I'm using my metal pantorouter to cut these tenons. Normally, I use the router bit as a "front stop" when placing the workpieces, but that requires that the router is turned off while placing a work piece. With 44 slats to be tenoned on both ends, I didn't want to stop the router between pieces, so I added this stop for the back end of the workpieces.


Routing the tenons.


The last time I built crates like this, I hadn't invented the pantorouter yet, so I used my quick-set tenon jig to cut the tenons, then cut them to width and rounded the edges. Cutting the tenons on the pantorouter makes this all one step, so it's faster.


I wanted to make sure the shoulder to shoulder length of the slats were all consistent, so after I routed all the tenons on one end of the slats, I changed the stop to go against the shoulder of the tenons I already cut.

That way, any length variation in the workpieces or positioning errors when I clamped them for the first tenon would not contribute to errors in the shoulder to shoulder length of the workpieces.


A lot of dust after cutting all the tenons. I could have used the dust collection shroud on the pantorouter, which works quite well. But instead I just ran the router at relatively low speed, and stood in the wind blowing out of my air cleaner. With the router set to a slow speed, it didn't throw the chips too far.


All the slats with tenons cut.


I wanted to round the edges of the slats. I used a 1/2" half-round bit to round two corners at the same time. Last time I had to pass each slat over the router four times to do all four edges.



Then gluing the sides together, five or six slats to a side glued into the mortises.


Then glue applied to all the tenon ends and mortises in the mating pieces, and all pushed together.

Last time I made boxes like that I glued the top and bottom frames together first, then glued in the 25 slats into one frame, then mated them together. But lining up 25 mortises and getting them together before the glue sets is stressful, so I figured this time I'd glue the slats in first, then join the frames together.


I still needed to cut handle holes in the short sides. Previously I did this by drilling two large holes and using my slot mortiser to route between them, but that was before I invented the pantorouter. This time I made a template for the handles holes...


... then used my wooden pantorouter to route the handle holes, going round and around the shape while increasing the depth of cut until I cut all the way through.


Then adding a 1/4" round over to the handle holes with a small router.


Next I needed to cut box joints into the ends of the sides of the box for joining the corners together. I stacked two saw blades in the saw to make for a wider kerf, then worked out what combination of gears would make the right increment to move the workpiece between cuts to make well fitting box joints.

The closest I could get was to put the 25 tooth gear against the 12 tooth gear on my screw advance box joint jig and turn it three turns to advance to the next cut.

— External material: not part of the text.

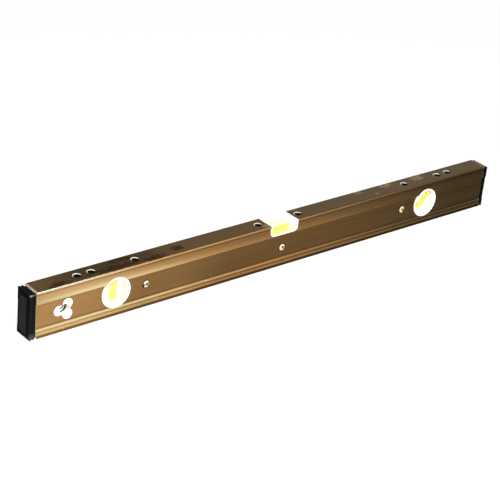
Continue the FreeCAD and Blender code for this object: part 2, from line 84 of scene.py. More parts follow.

A 37 tooth gear turned twice would have made a better fit, but of all the gears I made for my box joint jig, I haven't made a 37 tooth gear yet.


With two of the sides clamped into the jig, I'm cutting the joints in the top and bottom part of it, but not the middle where the slats are.


Then checking the fit. A satisfying amount of friction for a dry assembly, but the glue swells the wood, which can make assembly difficult. So I'd ideally have a looser fit.


After cutting the rest of the joints on the short pieces, I put all the long pieces into the jig, moved the cut position over by half an increment, and cut the fingers in those pieces.


Dry assembling one of the boxes to see how it all looks together.


I still needed a groove for the bottom of the box to go into. Again, with two regular blades stacked, I'm cutting the slots to accept the 5 mm thick plywood for the bottom.


Then starting to assemble with glue. I stacked two of the pieces on top of each other so I can apply glue to two sets of fingers at the same time.



I used a clamp to help fully push the joints together.


After gluing three sides together, I added the bottom. The bottom is glued into all the slots for extra strength. Being made out of plywood, I don't need to worry about giving it room to shrink and expand with humidity changes.


Then gluing the last side on. This requires meshing the top and bottom box joints on both ends and making sure they are fully seated before the glue gets too stiff.


I used a clamp to push the joints together. The slow and steady force of clamp works better than a mallet against the resistance of the highly viscous glue.


I rubbed sawdust against the excess glue, then scraped the rest off with a chisel. The idea of the sawdust is not so much to remove the glue but to make it less gooey. That way I don't end up getting glue all over the place.


At this point I decided that the 5 mm thick plywood bottoms might not be thick enough for how the kids might play with the boxes, so I glued another 5 mm layer onto the bottom of the boxes, using scraps I had left over from other projects. I clamped it down near the edges and used heavy things to push the layers together near the middle.


I wanted to round the corners of the box. I didn't want to do this with a router because I was afraid it could chew up the end grain. So instead, I tilted the saw to 25 degrees and made two cuts on each corner to approximate a round over.


Then fully rounding that on my edge belt sander with the table removed.


I did however use a 1/4" round over bit to round the top and bottom edges. I was also ale to route the inside edges by removing the fence and just putting the box over the router bit.


Boxes done. But then I had the idea of carving the kids names into the boxes.


So I set up my pantograph on top of some other boxes to carve into the sides.


I'm just tracing along the middle of the letters lines free hand to carve out the lines. With the 2:1 reduction of the pantograph, my squiggly hand movements don't make too much of a mess of the carving.



I'm quite happy with how that came out!

And it was quick.


These are way too much work for just "boxes", but they are very nice boxes suitable as presents. In fact, last time I built such boxes, I gave away two of the three as presents, and these will be presents too.


So many mistakes...

After I finished, I checked on my timelapse camera, and I had spent nearly 16 hours in the workshop making these boxes, but that's including filming and tidying up, but not including applying varnish.

I also made about 20 minor mistakes while building these boxes. Too many to include in an already long video about making them, but I decided to make a separate video just about all the screw ups. Most of these screw-ups don't show on the final product, so these mostly just cost me extra time. Plus, I didn't want to look like a bumbling idiot in the main video.